The routine is powered by living well, being disciplined, and sticking to a strict diet of minimal food but lots of exercise.
“Nothing foreign gets into my body,” says Masnick.
“Except beer?” a visitor asks.
“Except beer,” Masnick responds with a smile of the single can of Creemore Springs he has most days.
On a recent visit, those empty Creemore cans were waiting by the door with a few other things. He sets him there for his girlfriend, who visits about once a week from the Toronto area. His partner helps him connect the dots of his life, like returning empties, especially since he stopped driving a year ago.
He adores her and one suspects the feeling is mutual based on the lovely living room photo of the two of them together beside a Christmas tree.
For now, Masnick is talking about the other loves in his life, which includes his memories of playing for the Habs and an NHL career that stretched several years and almost 300 regular-season and playoff games.
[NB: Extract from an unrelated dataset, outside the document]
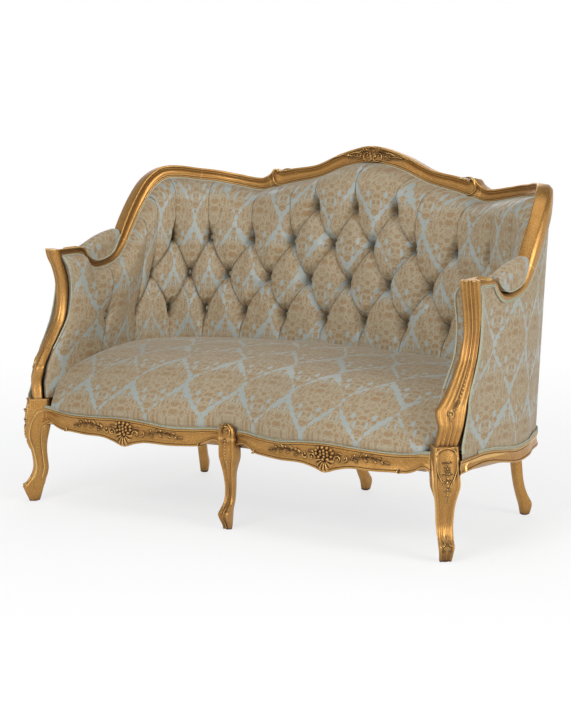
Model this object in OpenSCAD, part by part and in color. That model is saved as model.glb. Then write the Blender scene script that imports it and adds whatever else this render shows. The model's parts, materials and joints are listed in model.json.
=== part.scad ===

He played a similar stretch in the American and old Western leagues, where he won a title for the Winnipeg Warriors. Before that, he was a hotshot junior for the Regina Pats in the late 1940s, once scoring the clinching goal to help them earn a berth in the 1950 Memorial Cup final.
He hung up the skates in the early 1960s. To the best of his knowledge – he’s not entirely sure – he hasn’t played since, even recreationally.
“Too much risk,” says Masnick.
That is not say that Masnick hasn’t taken plenty of them. Like refusing Frank Selke’s $300 offer to sign with the Habs one day in 1949 at the ornate Saskatchewan Hotel in Regina, a venue that is still a meeting spot for the province’s movers-and-shakers.
Masnick bet on himself that he could do better after one final season with the Pats. And it worked. He signed the following season for $2,500.
Masnick, who has the air of a kindly, gentleman from a different era from which he came, is careful to make the point that his tough approach back then, or his lack of real-time following now, doesn’t mean he lacks fond memories of the past, or good thoughts on the present.
“Of course, I want to see them win,” he says of the Canadiens' unexpected run to the Stanley Cup final.
Masnick last was in Montreal for a tennis tournament a long time ago. When he was there, he bumped into Henri Richard.
Masnick never been to the Bell Centre and can’t recall when he was last at the Montreal Forum before it met the wrecking ball, other than to say it was likely when he last played there.
The stories he tells would leave those with any sort of understanding of hockey’s history hanging on his every word.
To wit: “We were in Chicago and someone, I think it was Bert Olmstead, said to me, ‘You’re going the wrong way',” he says of his trade as the Habs were mingling about in the bowels of the old Chicago Stadium getting ready to play that night.
“That’s how I found out I got traded.”
Before that trade, he played for the Habs' 1952-53 Stanley Cup winner, a team that included Meger, who was two years Masnick’s senior. Since that time, Masnick has assumed the title as the Canadiens’ oldest Stanley Cup winner.
Two years before that Cup win, both Masnick and Meger were part of a Habs team that lost to the Maple Leafs on Bill Barilko’s famous overtime winner in Game 5 of the 1951 Stanley Cup final. That goal was immortalized in the Tragically Hip’s song Fifty Mission Cap.
Masnick’s memory of it is much more matter of fact.
“Dick Irvin was mad as hell when (Barilko) scored,” he remembers of the legendary Habs coach. “It was like a sweeping backhand” off a broken play.
Garbage goals scored often against the run of play ended important games even back then.
As for the memories of the Habs win, Masnick recalls the sheer joy and relief, as well as the party afterwards.
His teammates gathered for a dinner not far from the Forum and Masnick left after a feast and more than a few beers. He was staying in a rooming house with his teammates, a handful of whom, including legendary defenceman Doug Harvey, roused him from his sleep to keep the party going.
The time he had with his teammates remains near and dear to Masnick’s heart.
“We were in Boston one night after a game, and very thirsty,” he says with emphasis. “We went down to the train station that was near the (Boston) Garden and the waitress asked us what she could do for us.
“Doug Harvey gets us two bottles each… he drank down the first one, looked at her, then at me, and said, ‘The first one never even hit the sides (of my throat)'.”
Back then, NHL players dared not socialize, or even acknowledge, opponents during the season. But there was a special bond between the league’s Saskatchewan players, the leader of whom was Gordie Howe, who had inherited that mantle from Eddie Shore.
“Good times,” he says of getting together with Saskatchewan’s NHL contingent in the summer, not far from where he was born in the little hamlet of Wakaw and later, Regina, where his father moved him and his three siblings after their mother died.
Masnick cites Jean Beliveau as the best player of his era and his most gifted teammate, pointing out his involvement in winning almost 20 Stanley Cups as a player and later as a Montreal Canadiens executive.
He also had a soft spot for Ted Lindsay, whom he never played with but remembers fondly a conversation the two men had after Masnick managed to achieve a form of rudimentary free agency that allowed him to play one final NHL season with the Leafs in 1957-58.
“He told me he wished he could have done that,” says Masnick.
“I told Lindsay that I wished I had his ability.”